Bu satırların yazarının basit tarihinde ikinci mesleği pek de istemeden yapma gibi bir dönem var. Devrimci olmak istiyordu, yetmişlerden kalanlar öyle bir miras bırakmıştılar, duvar işçiliği, berberlik, memurluk, sendikacılık, köylülük gibi bir meslekti, denedi de, ama çağ değişti, istemeye istemeye kitabını okuduğu mesleğine döndü, bir de ne görsün, ne etkili, ne yetkili bir işmiş. Üstünü ne polis arayabilir ne savcı, hapishaneye girer çantasına bakılmaz, en tehlikeli suçluyla bile yalnız görüşebilir. İnsan hakları diye bir şey var neredeyse iki yüzyıldır dünyada, ondan. Mesleğin dokunulmazlığı, kişisel onur, insanın saygınlığı, özel hayat, beden bütünlüğü, düşünce ve elbette ifade özgürlüğü, vesair hakların dokunulmazlığından.


Bir de mesleklerin en zoru var, babalık. Karşı cinsten biriyle evlenir, çocuk yapar, büyütür ve babalar ailesine girersiniz. Zordur, sevmek, eğitmek, korumak, cebine harçlık vermek, baliden, tinerden, uyuşturucudan, polis dayağından ırak tutmak, alçakgönüllü ve topluma, bir de tarihe sorumlu birey yaratmak, büyük iştir.

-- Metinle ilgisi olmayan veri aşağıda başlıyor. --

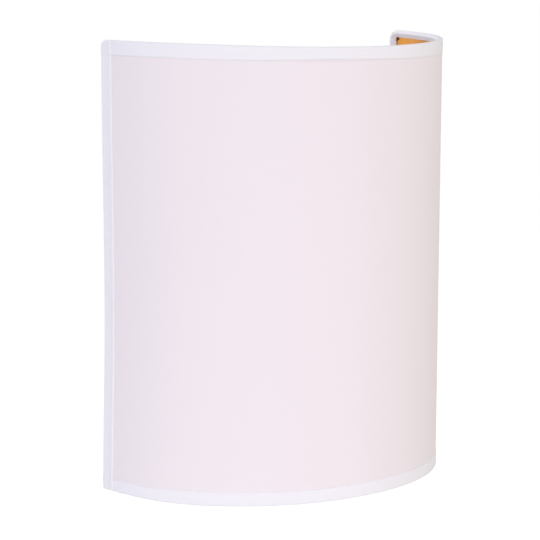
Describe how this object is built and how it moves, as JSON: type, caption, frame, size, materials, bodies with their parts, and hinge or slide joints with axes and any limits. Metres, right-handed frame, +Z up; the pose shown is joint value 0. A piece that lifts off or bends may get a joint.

Çocuk büyüdükçe siz baba olur, zorluklarınız da büyür. İşin bu safhası şaraptan ve öpücükten insan yapmaya benzemez.

Tahir Elçi sıradan bir adamdı, iki çocuğu vardı, vuruldu göz göre göre, kızı ve oğlunu Tahir öldürüldüğünde tanıdık, güzel gözleri ve kapkara saçlarıyla babalığın en zor yanını gördüler genç ömürlerinde, babasız kaldılar, daha ne olsun.
Avukattı. Asit kuyularına atılmışların, dağbaşlarında dilsiz kurşunlanmışların, meçhule gitmiş tetikçileriyle kanlı yüzleriyle ölmüşlerin, dokunmuştu onlara, onlar daha katledilmeden evvel, meğer dokunulmazlığı da yokmuş, sıradan bir insanmış, ölümlüymüş herkes gibi, tek kurşunla vurdular Amed ortasında, öldü gitti adam. Bir baro başkanı kameralar önünde infaz edildi. Babalık mesleği, avukatlık mesleği, insanları savunma mesleği sona erdi. Artık dosya, duruşma, keşif, teşhis, yüzleşme yok, bitti. Cinayet geliyorum demişti, kameralar önünde tehdit edildi, kameralar önünde derdest edildi, Bakırköy’e götürüldü, bir alçak medya, bir ruhsuz savcı eliyle başladı onu ölüme götüren süreç. Herkes işine geri döndü, savcı odasına, kameralar ofislerine, avukatlar duruşmalarına. Hiç kimse güvende değildir artık, Tahir’in güven veren nefesi ve sesi yok, adliyede gölgesi, kızının ve oğlunun saçlarında sıcacık elleri yok, Diyarbakır sessiz, ülke kimsesiz.